Однако и тут обнаружилась спасительная соломинка. Дело в том, что на протяжении достаточно долгого времени (приблизительно с X тысячелетия до н. э. до III в. до н. э.) люди древности имели привычку устраивать «раковинные кучи». Они названы так потому, что основной массив обнаруживаемого там материала — это створки съеденных предками современных японцев моллюсков, до которых они были весьма охочи. В сущности, однако, эта «раковинные кучи» было бы более правильно называть помойками древнего человека, ибо наряду с раковинами там обнаруживается все то, что не было нужно тогдашним обитателям архипелага. Это не только кости съеденных ими животных и рыб, но и костяки людей и собак, которые, по истечению их земного пути, предавали земле далеко не всегда — трупы иногда выбрасывали прямо на помойку. Находясь не в кислой почве, а среди раковин, костяки подвергались известкованию и потому стало возможным их детальное обследование археологами, антрополагами и примкнувшими к ним специалистами по исторической генетике. Тем не менее, захоронений людей в раковинных кучах оказалось слишком мало.

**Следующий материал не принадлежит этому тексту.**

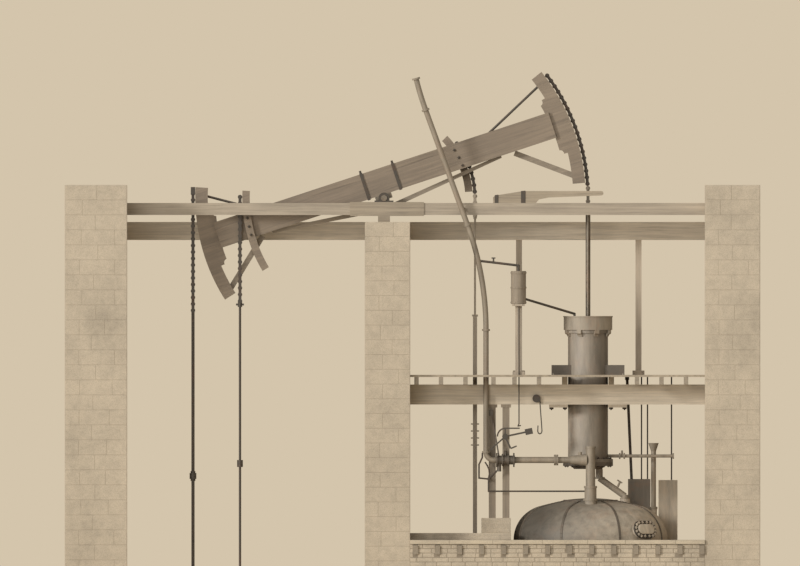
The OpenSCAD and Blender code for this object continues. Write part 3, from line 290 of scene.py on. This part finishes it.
# Widths of worn edges, in metres, and the nodes that have them
BEVEL = {
    0.010: "great_beam steam_arch pump_arch side_arches spring_beams_pump spring_beams_steam "
           "cylinder_beam_front cylinder_beam_back bearing_blocks loft_beam_pump loft_beam_steam "
           "loft_posts cylinder_bearers gear_posts",
    0.006: "floor_joists under_tie arch_struts catch_springs seal_tank_post plug_rod gear_platform",
    0.003: "hold_down_plates hot_well feed_tank plummer_blocks beam_straps",
}
for width, names in BEVEL.items():
    for n in names.split():
        b = NODES[n].modifiers.new("worn_edges", "BEVEL")
        b.width = width
        b.segments = 2
        b.limit_method = "ANGLE"
        b.angle_limit = math.radians(40)

# Pieces made here


def add(name, verts, faces, material, body, smooth=False):
    """One piece of the scene, riding on a body."""
    mesh = bpy.data.meshes.new(name)
    mesh.from_pydata([tuple(v) for v in verts], [], faces)
    mesh.update()
    if smooth:
        mesh.shade_smooth()
    mesh.materials.append(M[material])
    o = bpy.data.objects.new(name, mesh)
    bpy.context.scene.collection.objects.link(o)
    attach(o, body)


BLOCK_SUNK, BLOCK_EDGE = 0.004, 0.012
LEAST_SPAN = 0.04


def dressed_block(verts, faces, centre, u, v, n, w, h, proud):
    """A block with a chamfered face: w along u, h along v, standing proud along n."""
    edge = min(BLOCK_EDGE, min(w, h) / 4)
    rings = ((w / 2, h / 2, -BLOCK_SUNK), (w / 2, h / 2, proud * 0.45), (w / 2 - edge, h / 2 - edge, proud))
    base = len(verts)
    for a, b, d in rings:
        for su, sv in ((-1, -1), (1, -1), (1, 1), (-1, 1)):
            verts.append(centre + u * (a * su) + v * (b * sv) + n * d)
    for k in (0, 4):
        for i in range(4):
            j = (i + 1) % 4
            faces.append((base + k + i, base + k + j, base + k + 4 + j, base + k + 4 + i))
    faces.append((base + 8, base + 9, base + 10, base + 11))


def masonry(verts, faces, origin, u, n, width, height, block_w, block_h, joint, proud, rng, holes=()):
    """Courses of blocks over a face. holes are (u0, u1, z0, z1) left free, measured from origin."""
    v = Vector((0, 0, 1))
    rows = max(1, round(height / block_h))
    ch = height / rows
    for r in range(rows):
        z0 = r * ch
        cuts = [0.0]
        step = block_w * (0.5 if r % 2 else 1.0) * rng.uniform(0.85, 1.15)
        while cuts[-1] + step < width - block_w * 0.35:
            cuts.append(cuts[-1] + step)
            step = block_w * rng.uniform(0.82, 1.18)
        cuts.append(width)
        for a, b in zip(cuts, cuts[1:]):
            spans = [(a + joint / 2, b - joint / 2)]
            for h in holes:
                if h[2] < z0 + ch - joint and h[3] > z0 + joint:
                    cut = []
                    for s in spans:
                        if h[1] <= s[0] or h[0] >= s[1]:
                            cut.append(s)
                            continue
                        if h[0] - s[0] > LEAST_SPAN:
                            cut.append((s[0], h[0]))
                        if s[1] - h[1] > LEAST_SPAN:
                            cut.append((h[1], s[1]))
                    spans = cut
            for s in spans:
                centre = origin + u * ((s[0] + s[1]) / 2) + v * (z0 + ch / 2)
                out = proud * rng.uniform(0.7, 1.0)
                dressed_block(verts, faces, centre, u, v, n, s[1] - s[0], ch - joint, out)


STONE_W, STONE_H, STONE_JOINT, STONE_PROUD = 0.62, 0.30, 0.008, 0.004
FRONT, BACK, LEFT, RIGHT = Vector((0, -1, 0)), Vector((0, 1, 0)), Vector((-1, 0, 0)), Vector((1, 0, 0))
UP, DOWN = Vector((0, 0, 1)), Vector((0, 0, -1))


def wall(name, node, sides, seed):
    """Dressed stones on a wall's sides. sides are (outward normal, z0, z1, holes)."""
    lo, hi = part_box(node)
    rng = random.Random(seed)
    verts, faces = [], []
    for n, z0, z1, holes in sides:
        u = UP.cross(n)
        origin = Vector((lo.x if n in (FRONT, LEFT) else hi.x, lo.y if n in (FRONT, RIGHT) else hi.y, z0))
        width = hi.x - lo.x if n in (FRONT, BACK) else hi.y - lo.y
        moved = [(a, b, c - z0, d - z0) for a, b, c, d in holes]
        masonry(verts, faces, origin, u, n, width, z1 - z0, STONE_W, STONE_H, STONE_JOINT, STONE_PROUD,
                rng, moved)
    add(name, verts, faces, "stone", HOUSE)


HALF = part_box("lever_wall")[1].y
GAP = 0.008
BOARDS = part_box("floor_boards")
FLOOR = BOARDS[1].z


def timber_holes(node, width=None):
    """The places, along a wall's depth and up it, where a node's timbers enter the wall."""
    lo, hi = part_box(node)
    ends = [(lo.y, hi.y)] if width is None else [(lo.y, lo.y + width), (hi.y - width, hi.y)]
    return [(HALF + a - GAP, HALF + b + GAP, lo.z - GAP, hi.z + GAP) for a, b in ends]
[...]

И тут оказалось, что недостаток антропологических данных может быть восполнен за счет… собак. И здесь свою роль сыграли чрезвычайно остроумные исследования биолога Танабэ Юита. В сущности, он исходил из простого соображения, которое, казалось бы, противоречит «здравому смыслу», утверждающего, что уж кто-кто, а собаки спариваются с любыми себе подобными особями. Но оказалось, что это совершенно справедливое житейское наблюдение нынешнего городского собаковладельца применительно к истории будет не совсем верным. Это люди склонны к межплеменным бракам.
Что до собак, то, являясь существами одомашненными и «ведомыми», они путешествуют вместе со своими хозяевами и круг их брачных знакомств реально ограничивается собаками соседей хозяев. Т. е. оказалось, что определенной популяции соответствуют определенные породы собак. В связи с этим на основе «собачьего фактора» становится возможным моделировать и некоторые процессы этногенеза.
Танабэ Юити удалось доказать сходность генетического кода собак Хоккайдо и Рюкю, т. е. крайнего севера и крайнего юга Японского архипелага. Как это ни парадоксально, но и те, и другие по своим генам восходят к одному и тому же корню — тому собачьему типу, который господствует в Юго-Восточной Азии, например, на Бали и Борнео. Встречается он и на Тайване. Что до собак Центральной Японии, то они оказываются родственниками североазиатских собак, обитавших (и обитающих), в частности, в Монголии и на Корейском полуострове.
Вкупе с лингвистическими и чисто археологическими данными исследования Танабэ Юити позволяют с очень большой долей вероятности решить, как в реальности происходил процесс этногенеза на Японском архипелаге. Первоначально здесь обитали племена, говорившие на языке, близком австронезийским (языки ряда народов Юго-Восточной Азии), т. е. их очень далекие предки добрались до Японии откуда-то из района нынешней Индонезии, имея одной из промежуточных остановок Тайвань. Где-то около III в. до н. э. начинается процесс переселения в Японию людей с Корейского полуострова. Сначала они приплыли на своих лодках-долбленках на север острова Кюсю, а затем стали распространяться к северу. Будучи носителями гораздо более высокой культуры (они знали рисосеяние и металлургию, в то время как местное население занималось охотой, собирательством и рыбной ловлей), они сумели в результате вытеснить предков айнов на Рюкю и Хоккайдо, «разрезав» тех на две части, которые отныне были обречены вести сепаратную историческую жизнь и забыть как о существовании друг друга, так и о своих общих корнях.
Вот такой собачий этногенез получается, хотя собаки в истории японского народа играли гораздо меньшую роль, чем в Европе и России. С собакой охотятся, собака охраняет стада коров и овец. Но скотоводство на архипелаге было развито слабо, пригодных для охоты животных истребили тоже достаточно давно. Поэтому-то и собаководство особого распространения не получило. Так, шавки какие-то по улицам бегали.